The emergency is here.
The crisis is now. It is not six months away. It is not another Supreme Court ruling away from happening. It's happening now.
Perhaps not to you, not yet. But to others. Real people. We know their names. We know their stories.
The president of the United States is disappearing people to a Salvadoran prison for terrorists. A prison known by its initials — CECOT. A prison built for disappearance. A prison where there is no education or remediation or recreation, because it is a prison that does not intend to release its inhabitants back out into the world. It is a prison where the only way out, in the words of El Salvador's so-called justice minister, is a coffin.
On Monday, President Trump said, in the Oval Office, in front of the cameras, sitting next to President Nayib Bukele of El Salvador, that he would like to do this to U.S. citizens, as well.
Archived clip of Donald Trump: If it's a homegrown criminal, I have no problem. Now, we're studying the laws right now. Pam is studying. If we can do that, that's good. And I'm talking about violent people. I'm talking about really bad people. Really bad people. Every bit as bad as the ones coming in.
He told Bukele that he would need to build five more of these prisons because America has so many people Trump wants to send to them.
Archived clip of Donald Trump: Why?

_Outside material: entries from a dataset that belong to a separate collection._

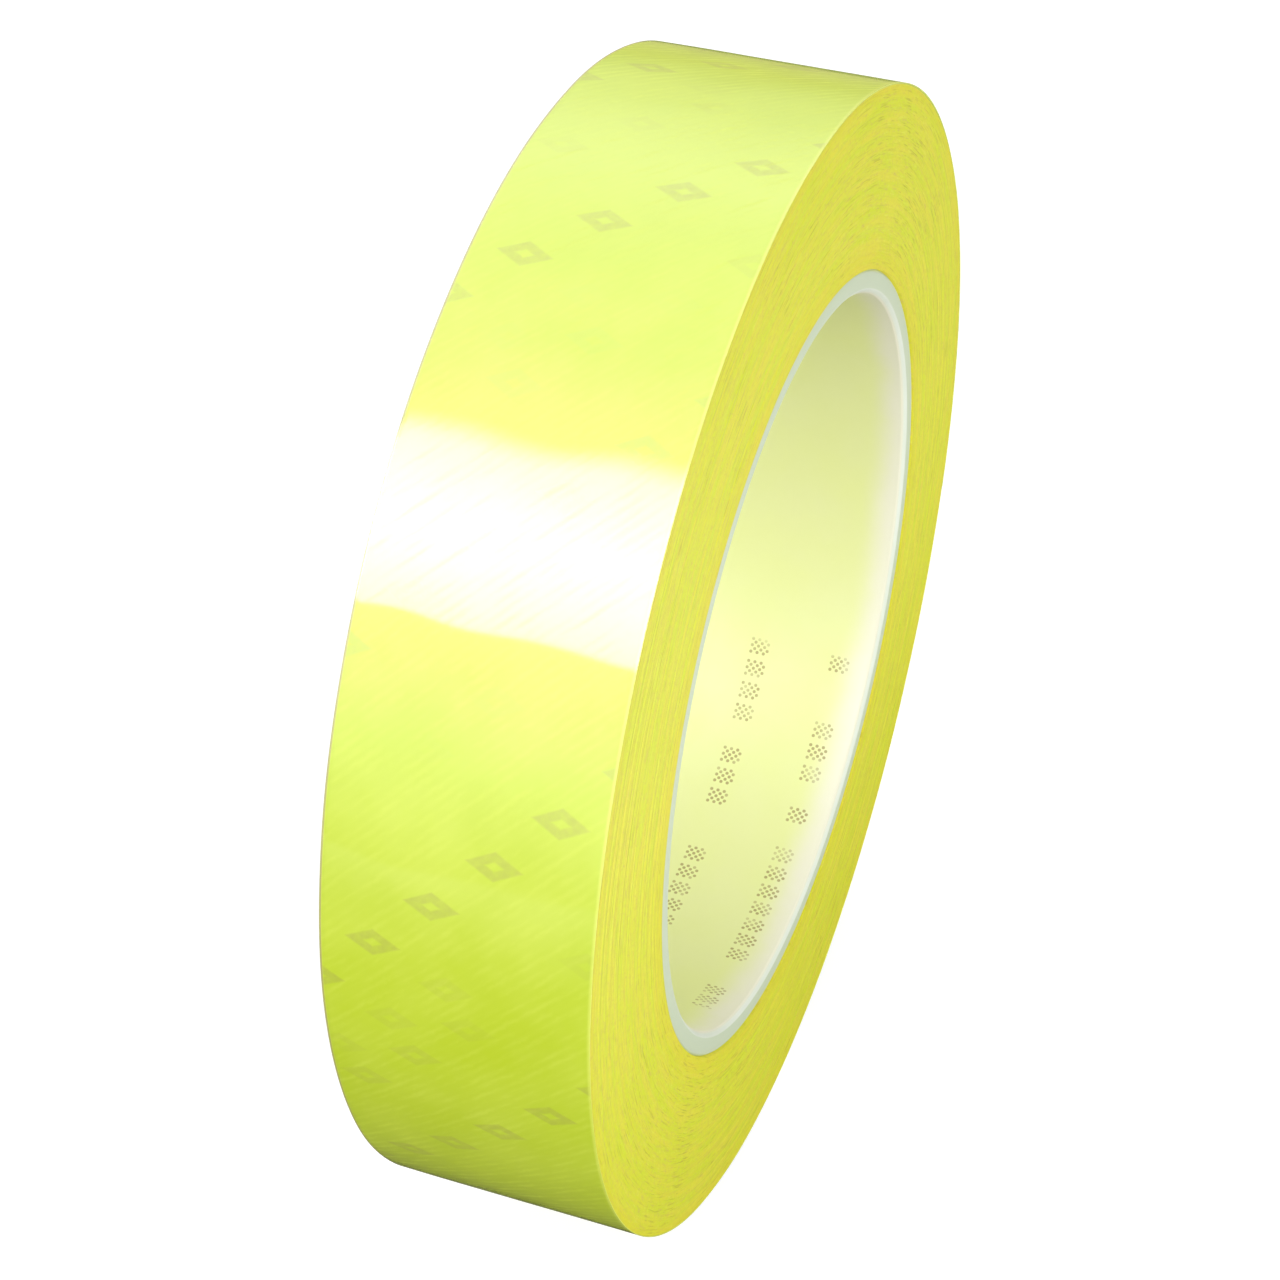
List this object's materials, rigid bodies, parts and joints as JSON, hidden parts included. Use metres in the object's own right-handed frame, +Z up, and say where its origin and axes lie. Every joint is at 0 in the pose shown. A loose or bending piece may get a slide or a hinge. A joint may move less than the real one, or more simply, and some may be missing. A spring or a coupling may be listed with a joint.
{
  "type": "adhesive tape roll",
  "caption": "Roll of glossy yellow film tape wound on a white plastic core, with a loose end that peels away.",
  "frame": {"origin": "the middle of the bore", "axes": "+Z up; the bore runs along Y and the front side face looks towards -Y; the loose end of the tape is on the +X side, with its cut 15 degrees below +X and its peel line 14 degrees above"},
  "size_m": [0.1178, 0.0254, 0.1177],
  "materials": {
    "core_plastic": "satin, slightly translucent",
    "wound_edges": "matt, cut edges of the wound film",
    "film": "high gloss polyester film",
    "adhesive": "tacky, satin"
  },
  "bodies": {
    "roll": {"core": "core_plastic", "wound_tape": "wound_edges", "last_turn_adhesive": "adhesive", "last_turn_film": "film"},
    "free_end": {"free_end_adhesive": "adhesive", "free_end_film": "film"}
  },
  "joints": [
    {"name": "end_peel", "type": "hinge", "parent": "roll", "child": "free_end", "pos_m": [0.05721, 0, 0.01441], "axis": [0, -1, 0], "range_deg": [0, 120]}
  ]
}
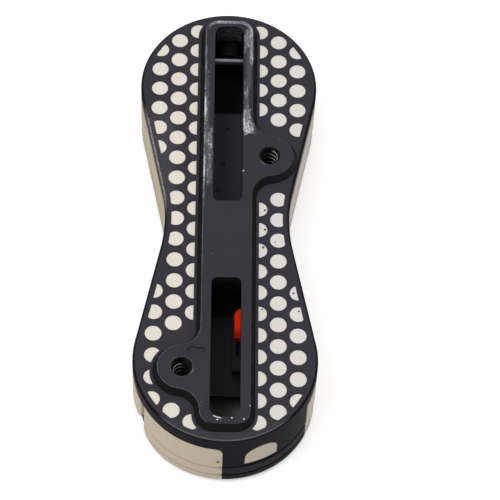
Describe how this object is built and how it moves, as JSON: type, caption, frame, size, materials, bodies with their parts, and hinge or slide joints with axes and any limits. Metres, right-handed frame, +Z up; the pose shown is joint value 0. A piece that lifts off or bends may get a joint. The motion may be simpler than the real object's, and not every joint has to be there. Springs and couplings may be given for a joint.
{
  "type": "sewing machine foot pedal",
  "caption": "Foot speed controller for a sewing machine: waisted housing with a spined, rubber-dotted base and a sprung hinged tread.",
  "frame": {"origin": "centre of the bounding box at its bottom, on the outer face of the tread", "axes": "+Z up out of the base plate (the pedal lies on its tread), +Y towards the hinge and cord end, +X across the pedal"},
  "size_m": [0.066, 0.183, 0.0355],
  "materials": {
    "base_paint": "die cast aluminium under black satin paint, worn to bare metal on raised edges",
    "grip_rubber": "off-white soft rubber, slightly soiled",
    "band_rubber": "cream soft rubber, satin",
    "dark_plastic": "black moulded plastic, fine texture",
    "zinc_steel": "zinc plated steel",
    "rod_steel": "ground bright steel",
    "spring_steel": "spring steel",
    "black_rubber": "black rubber, matt",
    "board_laminate": "dark green board lacquer",
    "chip_black": "moulded epoxy",
    "tread_rubber": "cream soft rubber, grooved",
    "yoke_paint": "pressed steel under black paint",
    "bronze": "sintered bronze",
    "magnet_nickel": "nickel plate",
    "knob_orange": "orange-red moulded plastic"
  },
  "bodies": {
    "base": {"base_shell": "base_paint", "grip_pad_left": "grip_rubber", "grip_pad_right": "grip_rubber", "side_band": "band_rubber", "end_grip": "band_rubber", "window_inlay": "band_rubber", "middle_ring": "dark_plastic", "middle_trim": "band_rubber", "bezel_ring": "dark_plastic", "bezel_trim": "band_rubber", "case_screws": "zinc_steel", "hinge_rod": "rod_steel", "rod_clips": "spring_steel", "stop_bumpers": "black_rubber", "return_spring_far": "spring_steel", "return_spring_near": "spring_steel", "circuit_board": "board_laminate", "board_screws": "zinc_steel", "position_sensor": "chip_black", "range_switch": "dark_plastic", "cord_socket": "dark_plastic", "socket_nut": "zinc_steel"},
    "treadle": {"tread_frame": "dark_plastic", "tread_pad": "tread_rubber", "hinge_yoke": "yoke_paint", "yoke_screws": "zinc_steel", "hinge_bushes": "bronze", "sensor_magnet": "magnet_nickel"},
    "range_slider": {"range_knob": "knob_orange"}
  },
  "joints": [
    {"name": "treadle_hinge", "type": "hinge", "parent": "base", "child": "treadle", "pos_m": [0, 0.074, 0.0252], "axis": [-1, 0, 0], "range_deg": [0, 3.5], "stiffness_Nm_per_rad": 20, "springref_deg": -1.43, "deforming": ["return_spring_far", "return_spring_near"]},
    {"name": "range_slide", "type": "slide", "parent": "base", "child": "range_slider", "axis": [0, -1, 0], "range_m": [0, 0.01]}
  ]
}
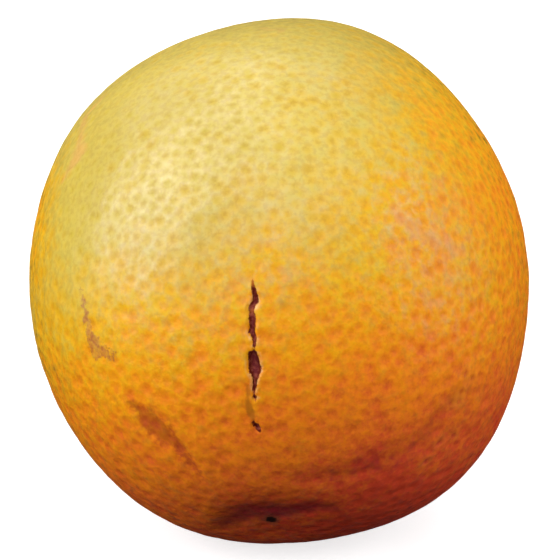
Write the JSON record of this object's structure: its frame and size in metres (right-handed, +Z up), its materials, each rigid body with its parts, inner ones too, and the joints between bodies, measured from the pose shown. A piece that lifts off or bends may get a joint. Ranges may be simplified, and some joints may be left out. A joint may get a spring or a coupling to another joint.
{
  "type": "orange",
  "caption": "Whole sweet orange with pored peel, a short dry split, a small blossom scar and a dried stem button, lying on its side.",
  "frame": {"origin": "on the surface that the fruit rests on, at the middle of its footprint box", "axes": "+Z up, -Y the front with the split, the blossom end down and forward, the stem button up and back (+Y)"},
  "size_m": [0.075, 0.0784, 0.0759],
  "materials": {
    "peel": "waxy, pored, semi-gloss",
    "dried_calyx": "matt, dry, ridged"
  },
  "bodies": {
    "root": {"orange": "peel", "stem_button": "dried_calyx"}
  },
  "joints": []
}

Do you think there's a special category of person? They're as bad as anybody that comes in. We have bad ones, too. And I'm all for it. Because we can do things with the president for less money and have great security. And we have a huge prison population. We have a huge number of prisons. And then we have the private prisons, and some are operated well, I guess, and some aren't.
Why do we need El Salvador's prisons? We have prisons here. But for the Trump administration, El Salvador's prisons are the answer to the problem of American law.
The Trump administration holds the view that anyone they send to El Salvador is beyond the reach of American law — they have been disappeared not only from our country but from our system — and from any protection or process that system affords.